=== EXERCISE TASK ===
Read the lines below. Copy out any that hold the string "with".
-.-.-
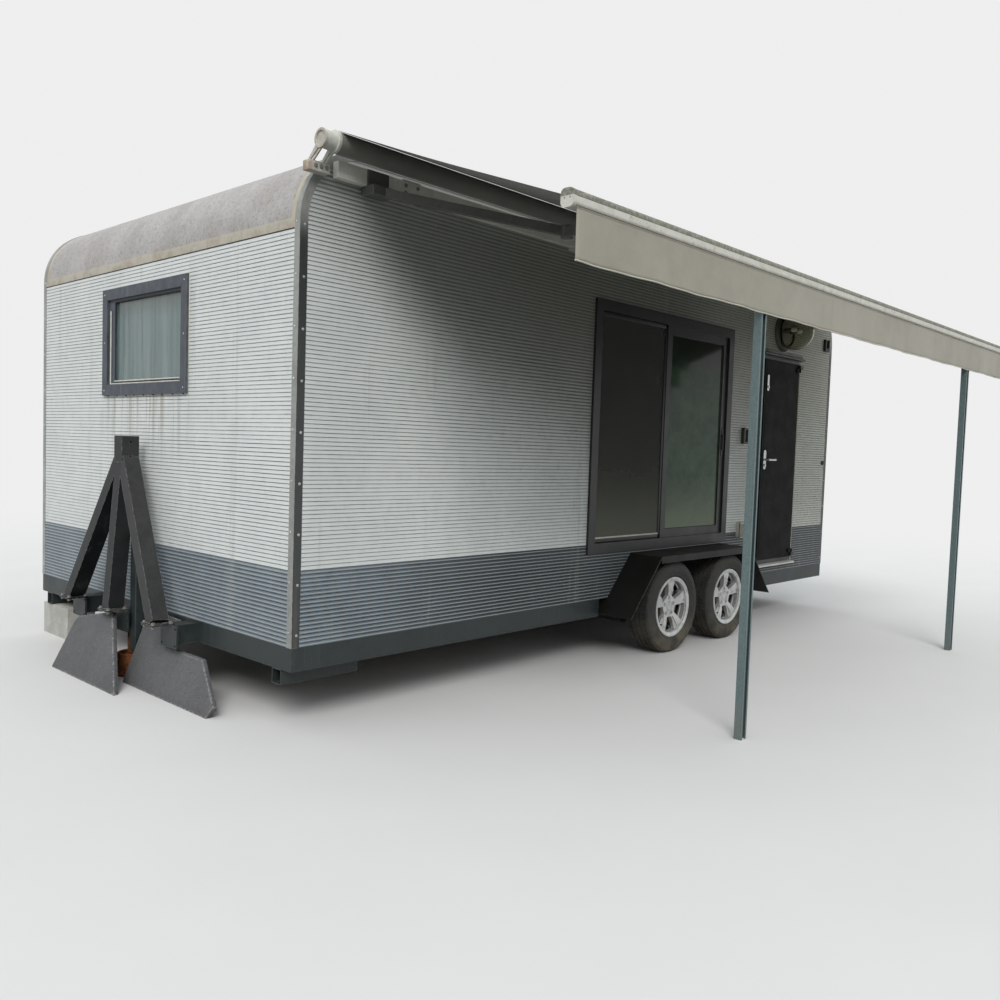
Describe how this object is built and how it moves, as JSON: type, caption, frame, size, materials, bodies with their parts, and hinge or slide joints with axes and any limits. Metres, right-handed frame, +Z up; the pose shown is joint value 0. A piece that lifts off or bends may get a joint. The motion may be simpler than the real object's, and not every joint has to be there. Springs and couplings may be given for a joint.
{
  "type": "travel caravan",
  "caption": "Box-bodied travel caravan on tandem wheels with a side door, patio window, posted awning and a bolted drawbar stood upright.",
  "frame": {"origin": "on the ground at the centre of the footprint's box, awning and drawbar included", "axes": "+X forward towards the drawbar end, +Y to the left, the door and awning side, +Z up"},
  "size_m": [6.183, 4.785, 2.802],
  "materials": {
    "siding": "embossed steel siding, pale grey above and blue grey below",
    "roof_sheet": "weathered pale grey sheet",
    "bright_trim": "mill aluminium angle, dull",
    "black_steel": "black paint over steel, dusty and scuffed",
    "floor_board": "boarded floor",
    "black_frame": "black powder coat",
    "window_glass": "tinted window glass",
    "bright_steel": "brushed",
    "lamp_body": "black",
    "lamp_glass": "smoked globe",
    "fitting_plastic": "off white",
    "tyre_rubber": "dusty black rubber",
    "alloy": "silver painted alloy",
    "awning_metal": "off white coat, weathered",
    "awning_roll": "rolled awning cloth in shade",
    "awning_fabric": "warm grey woven acrylic",
    "post_steel": "galvanised",
    "board": "dark grey rubberised board, worn at its edges",
    "rusty_iron": "rusty",
    "concrete": "rough concrete"
  },
  "bodies": {
    "caravan": {"awning_arms": "awning_metal", "awning_back_bar": "awning_metal", "awning_brackets": "awning_metal", "awning_cloth": "awning_fabric", "awning_lead_rail": "awning_metal", "awning_posts": "post_steel", "awning_roller": "awning_roll", "awning_valance": "awning_fabric", "axle_front": "black_steel", "axle_rear": "black_steel", "chassis_cross_members": "black_steel", "chassis_main_beams": "black_steel", "chassis_side_rails": "black_steel", "corner_leg_sockets": "black_steel", "door_frame": "black_frame", "door_rain_cap": "black_frame", "door_sill": "bright_steel", "drawbar": "black_steel", "drawbar_stubs": "black_steel", "edge_trims": "bright_trim", "fenders": "black_steel", "floor_panel": "floor_board", "front_jack": "rusty_iron", "front_wall": "siding", "front_window_frame": "black_frame", "front_window_glass": "window_glass", "jack_post": "black_steel", "left_wall": "siding", "patio_glass": "window_glass", "patio_sashes": "black_frame", "patio_window_frame": "black_frame", "porch_lamp_base": "lamp_body", "porch_lamp_globe": "lamp_glass", "rear_wall": "siding", "right_wall": "siding", "roof_front_curve": "roof_sheet", "roof_panel": "roof_sheet", "roof_rear_curve": "roof_sheet", "skirt_boards": "board", "support_block_lower": "concrete", "support_block_upper": "concrete", "wall_fittings": "fitting_plastic"},
    "door": {"door_leaf": "black_frame", "door_handle": "bright_steel"},
    "wheel_front_left": {"tyre_front_left": "tyre_rubber", "rim_front_left": "alloy", "hub_front_left": "rusty_iron"},
    "wheel_front_right": {"tyre_front_right": "tyre_rubber", "rim_front_right": "alloy", "hub_front_right": "rusty_iron"},
    "wheel_rear_left": {"tyre_rear_left": "tyre_rubber", "rim_rear_left": "alloy", "hub_rear_left": "rusty_iron"},
    "wheel_rear_right": {"tyre_rear_right": "tyre_rubber", "rim_rear_right": "alloy", "hub_rear_right": "rusty_iron"}
  },
  "joints": [
    {"name": "door_hinge", "type": "hinge", "parent": "caravan", "child": "door", "pos_m": [-2.4005, 0.8915, 1.3], "axis": [0, 0, 1], "range_deg": [0, 110]},
    {"name": "wheel_front_left_spin", "type": "hinge", "parent": "caravan", "child": "wheel_front_left", "pos_m": [-0.2335, 0.985, 0.3175], "axis": [0, 1, 0], "continuous": true},
    {"name": "wheel_front_right_spin", "type": "hinge", "parent": "caravan", "child": "wheel_front_right", "pos_m": [-0.2335, -2.26, 0.3175], "axis": [0, 1, 0], "continuous": true},
    {"name": "wheel_rear_left_spin", "type": "hinge", "parent": "caravan", "child": "wheel_rear_left", "pos_m": [-0.9935, 0.985, 0.3175], "axis": [0, 1, 0], "continuous": true},
    {"name": "wheel_rear_right_spin", "type": "hinge", "parent": "caravan", "child": "wheel_rear_right", "pos_m": [-0.9935, -2.26, 0.3175], "axis": [0, 1, 0], "continuous": true}
  ]
}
-.-.-
=== WORKED ANSWER ===
Describe how this object is built and how it moves, as JSON: type, caption, frame, size, materials, bodies with their parts, and hinge or slide joints with axes and any limits. Metres, right-handed frame, +Z up; the pose shown is joint value 0. A piece that lifts off or bends may get a joint. The motion may be simpler than the real object's, and not every joint has to be there. Springs and couplings may be given for a joint.
  "caption": "Box-bodied travel caravan on tandem wheels with a side door, patio window, posted awning and a bolted drawbar stood upright.",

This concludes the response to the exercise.